TRAMA
Il visconte di Valmont e la marchesa di Merteuil fanno una scommessa: lui potrà passare una notte con lei se riuscirà a sedurre la virtuosa moglie di un magistrato.
RECENSIONI
Il romanzo di Laclos trova il migliore degli adattamenti possibili: partendo dalla versione teatrale di Christopher Hampton (anche sceneggiatore), Frears brutalizza l’intrigo ma non lo spirito, costruendo un Settecento tutto specchi e niente fronzoli, cornice perfetta per il dominio della Ragione e dei suoi mostri, automi sessuati stritolati dal cerimoniale (sociale, religioso, artistico) che possono conoscere una parvenza d’amore solo a prezzo della vita o, peggio, del ridicolo.
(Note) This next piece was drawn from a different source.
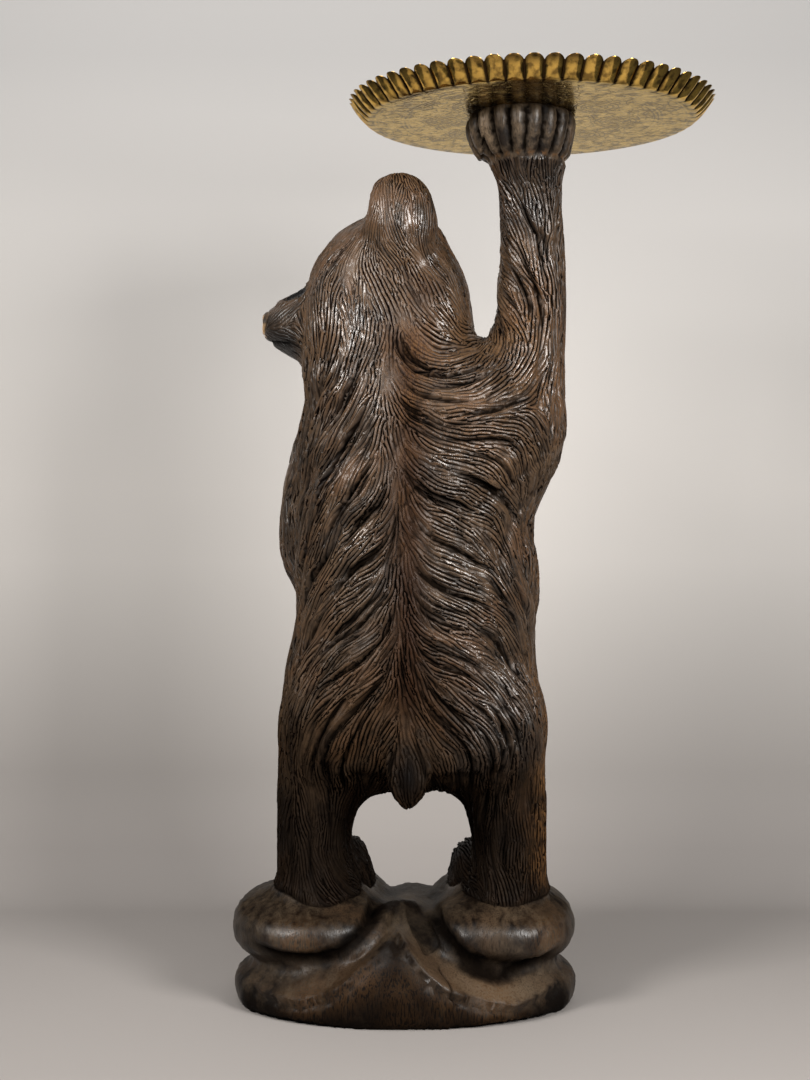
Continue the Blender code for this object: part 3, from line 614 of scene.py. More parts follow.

Lontana dalla pretenziosità di un Forman (per tacere dell’avvilente Cruel Intentions), la regia monitora impassibile i simmetrici percorsi dei personaggi, assegnando la parte del leone al meraviglioso gioco d’attori (il volto camaleontico di Close, gli intrecciati sorrisi di Malkovich e Pfeiffer, le lacrime di Thurman e Reeves non hanno meno rilievo degli scintillanti dialoghi), suscitando incanti visivi mai calligrafici perché sempre espressivi (la doppia vestizione iniziale, lo sfarzo pomposamente artefatto del teatro d’opera in cui la marchesa sovrintende a ben altre musiche, la morte di Valmont, un filo rosso in un mare bianco sporco), cesellando un gioiello di appassionato nitore e felpata disperazione, suggellato da un primo piano lacerante, interminabile, irresistibile.